[EXERCISE GOAL]:
Copy down every line where the string "part" shows up.

[Object modeling scripts]
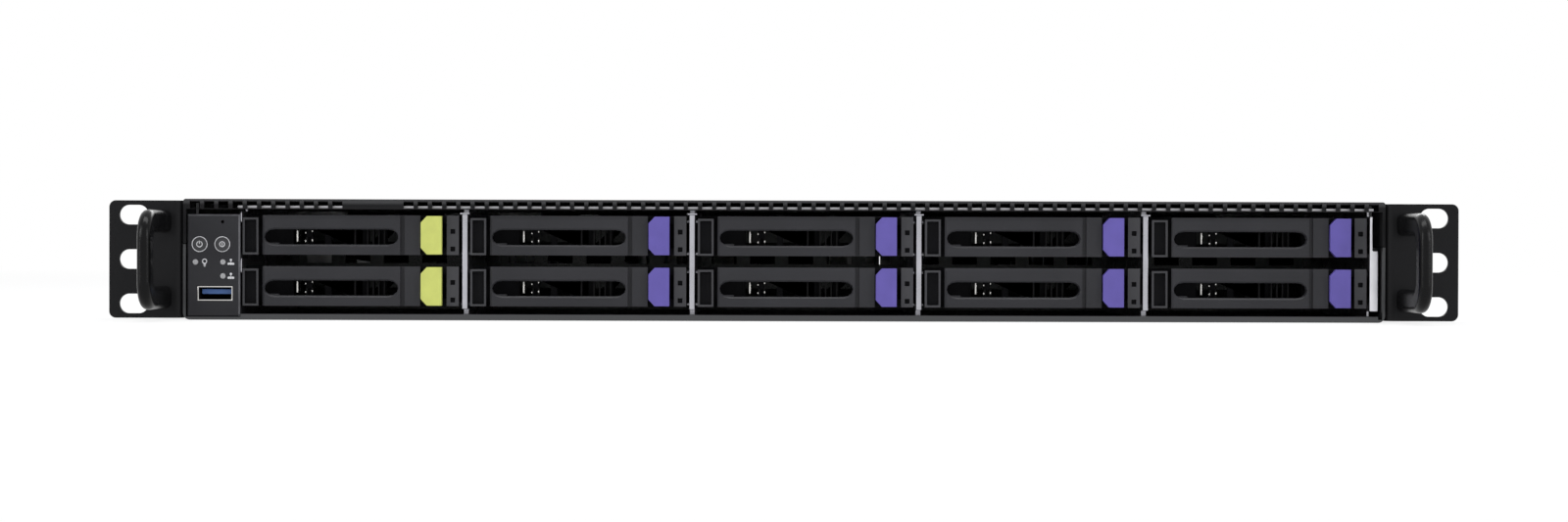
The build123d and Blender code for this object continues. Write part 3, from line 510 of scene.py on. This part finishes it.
def pan_front_plate():
    """The pan's plate with painted shade: darker and duller along its front edges and hem, where
    the front stands in shadow.
    """
    front = box_of("chassis_base")[0].y
    front_shade_tone = tuple(share * 0.29 for share in colours().pan)
    return graded(
        "pan_front_plate", "Y", front + 9, front + 14, front_shade_tone, tuple(colours().pan), 0.42,
        metal=1.0, grain=0.6, relief=0.08, spread=0.08,
    )


def zinc_plate():
    """Bright zinc with the faint grain of plated sheet."""
    return surface(
        "zinc_plate", colours().zinc, 0.32, metal=1.0, grain=0.35, relief=0.06, vary=0.1,
        spread=0.09, patch=90,
    )


def zinc_bright():
    """The zinc of the cage's right flange, lighter as a painted highlight where it faces the
    light.
    """
    return surface(
        "zinc_bright", (0.80, 0.80, 0.84), 0.36, metal=1.0, grain=0.35, relief=0.06, patch=90,
    )


def zinc_dull():
    """The zinc of the cage's top, which shows through the holes of the lip, darker and rougher as
    painted shade under the cover.
    """
    return surface(
        "zinc_dull", (0.40, 0.40, 0.415), 0.5, metal=1.0, grain=0.35, relief=0.06, vary=0.2,
        patch=150,
    )


def nickel():
    return surface(
        "nickel", (0.60, 0.59, 0.57), 0.24, metal=1.0, grain=0.3, relief=0.04, vary=0.06,
        patch=120,
    )


def panel_plastic():
    return surface("panel_plastic", colours().panel, 0.45, specular=0.09, grain=0.28, relief=0.2)


def worn_edge():
    """Painted highlight on the panel's rim, where the light catches its moulded edge."""
    return surface(
        "worn_edge", (0.10, 0.10, 0.11), 0.4, specular=0.4, grain=0.28, relief=0.2, vary=0.4,
        patch=300,
    )


def tray_plastic():
    return surface("tray_plastic", colours().tray, 0.5, specular=0.12, grain=0.3, relief=0.2)


def block_plastic():
    """The lighter plastic of the light blocks at the trays' right ends, also used as a painted
    highlight on the rims of the windows' frames.
    """
    return surface(
        "block_plastic", (0.032, 0.032, 0.036), 0.45, specular=0.35, grain=0.3, relief=0.15,
    )


def inner_shade():
    """Painted shade: the near-black put on what stands deep behind the slots and in other
    recesses.
    """
    return surface("inner_shade", (0.007, 0.007, 0.008), 0.7, specular=0.05, grain=0.4, relief=0.1)


def lever_plastic():
    return surface(
        "lever_plastic", colours().lever, 0.36, specular=0.17, grain=0.3, relief=0.15, patch=45,
    )


def button_plastic():
    return surface(
        "button_plastic", (0.03, 0.03, 0.033), 0.42, specular=0.4, grain=0.25, relief=0.12,
    )


def latch_plastic(green):
    tone = colours().green if green else colours().violet
    name = "latch_green" if green else "latch_violet"
    return surface(
        name, tone, 0.38, specular=0.35, grain=0.3, relief=0.1, vary=0.07, patch=150,
    )


def port_plastic():
    return surface("port_plastic", colours().port, 0.4, specular=0.4, grain=0.2, relief=0.06)


def clear_pipe():
    """Frosted light pipe, unlit."""
    return surface("clear_pipe", (0.30, 0.30, 0.31), 0.3, grain=0.2, relief=0.1, coat=0.6)


def panel_print():
    return surface(
        "panel_print", colours().print, 0.55, specular=0.25, grain=0.12, relief=0.2, vary=0.15,
        patch=400,
    )


def dark_steel():
    return surface("dark_steel", (0.02, 0.02, 0.021), 0.38, metal=0.6, grain=0.2, relief=0.08)


def gold():
    return surface("gold", (0.75, 0.52, 0.20), 0.25, metal=1.0, grain=0.2, relief=0.05)


def fin_aluminium():
    return surface(
        "fin_aluminium", (0.62, 0.63, 0.65), 0.34, metal=1.0, grain=0.5, relief=0.1, vary=0.08,
    )


def resist(name, tone, gloss=0.3):
    """Solder resist over copper: a faint net of tracks raised under a glossy green coat."""
    if made(name):
        return made(name)
    material = surface(name, tone, 0.3, specular=0.5, grain=0.6, relief=0.05, coat=gloss)
    tree = material.node_tree
    place = tree.nodes.new("ShaderNodeTexCoord")
    tracks = tree.nodes.new("ShaderNodeTexVoronoi")
    tracks.distance = "MANHATTAN"
    tracks.feature = "F1"
    tracks.inputs["Scale"].default_value = 160
    tree.links.new(place.outputs["Object"], tracks.inputs["Vector"])
    light = tuple(min(1.0, share * 1.8 + 0.01) for share in tone)
    blend = shades(tree, ranged(tree, tracks.outputs["Distance"], 0, 1), tone, light)
    tree.links.new(blend, tree.nodes["Principled BSDF"].inputs["Base Color"])
    return material


def white_when_seen(name, tone, near_share):
    """A pale diffuse floor that the camera and reflections see as nearly white.

    It is least white, by near_share, close to the part, so that the shadow shows there.
    """
    material = bpy.data.materials.new(name)
    material.use_nodes = True
    tree = material.node_tree
    tree.nodes.clear()
    out = tree.nodes.new("ShaderNodeOutputMaterial")
    pale = tree.nodes.new("ShaderNodeBsdfDiffuse")
    glow = tree.nodes.new("ShaderNodeEmission")
    glow.inputs["Strength"].default_value = 1.0
    darker = tuple(share * 0.985 for share in tone)
    tree.links.new(shades(tree, noise(tree, 6.0), darker, tone), pale.inputs["Color"])
    mix = tree.nodes.new("ShaderNodeMixShader")
    part = tree.nodes.new("ShaderNodeMath")
    part.operation = "MULTIPLY"
    tree.links.new(seen_ray(tree), part.inputs[0])
    place = tree.nodes.new("ShaderNodeTexCoord")
    away = tree.nodes.new("ShaderNodeVectorMath")
    away.operation = "LENGTH"
    tree.links.new(place.outputs["Object"], away.inputs[0])
    far = tree.nodes.new("ShaderNodeMapRange")
    far.inputs["From Min"].default_value = 0.45
    far.inputs["From Max"].default_value = 1.3
    far.inputs["To Min"].default_value = near_share
    far.inputs["To Max"].default_value = 1.0
    tree.links.new(away.outputs["Value"], far.inputs["Value"])
    tree.links.new(far.outputs["Result"], part.inputs[1])
    tree.links.new(part.outputs[0], mix.inputs[0])
    tree.links.new(pale.outputs[0], mix.inputs[1])
    tree.links.new(glow.outputs[0], mix.inputs[2])
    tree.links.new(mix.outputs[0], out.inputs["Surface"])
    return material


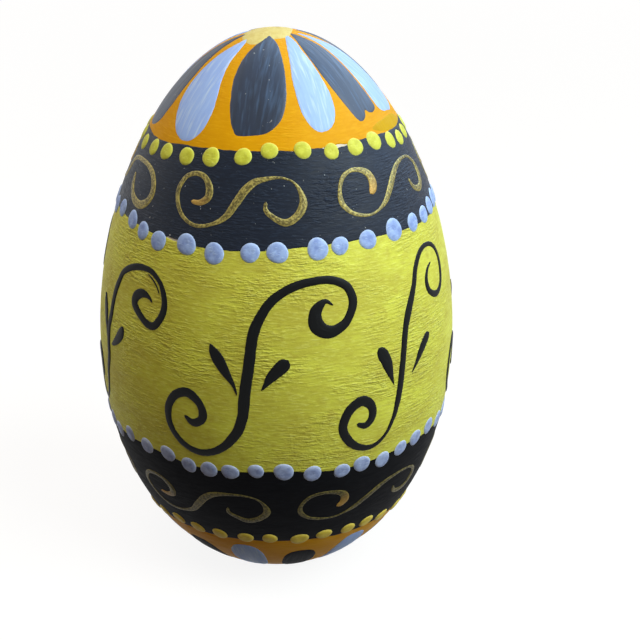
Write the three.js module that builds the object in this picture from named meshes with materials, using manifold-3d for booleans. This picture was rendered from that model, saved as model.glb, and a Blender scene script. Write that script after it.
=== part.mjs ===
// A turned wooden egg, hand painted in bands with scrolls, petals and dots, that stands
// on its own small flat base. Every layer of paint is a thin solid of its own.
// Millimetres, +Z up, front at -Y, origin in the middle of the flat base.
import * as THREE from 'three';
import Module from 'manifold-3d';
import { mergeVertices } from 'three/addons/utils/BufferGeometryUtils.js';

const wasm = await Module();
wasm.setup();

// The turned egg, measured over its ground coats
const EGG_DIAMETER = 62;
const EGG_LENGTH = 97.6; // pole to pole, before the base is faced off
const TOP_SLIMMING = 0.1; // how much slimmer the upper half is turned than the lower
const FACED_OFF = 2.2; // taken off the bottom pole to leave the flat base
const BARE_RIM = 0.8; // bare wood left between the base and the paint

// Ground coats, with their widths measured down the curved side
const TOP_CAP_WIDTH = 26.8;
const UPPER_BAND_WIDTH = 14.4;
const LOWER_BAND_WIDTH = 17.2;
const BOTTOM_CAP_WIDTH = 20;
const COAT_THICKNESS = 0.2;
const LAYER_CLEARANCE = 0.1; // between one layer of paint and the next
const SEAM_GAP = 0.3; // primer line where two coats meet
const EDGE_WANDER = 0.8; // most that a hand-painted edge strays from its line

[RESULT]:
The build123d and Blender code for this object continues. Write part 3, from line 510 of scene.py on. This part finishes it.
    It is least white, by near_share, close to the part, so that the shadow shows there.
    part = tree.nodes.new("ShaderNodeMath")
    part.operation = "MULTIPLY"
    tree.links.new(seen_ray(tree), part.inputs[0])
    tree.links.new(far.outputs["Result"], part.inputs[1])
    tree.links.new(part.outputs[0], mix.inputs[0])
=== part.mjs ===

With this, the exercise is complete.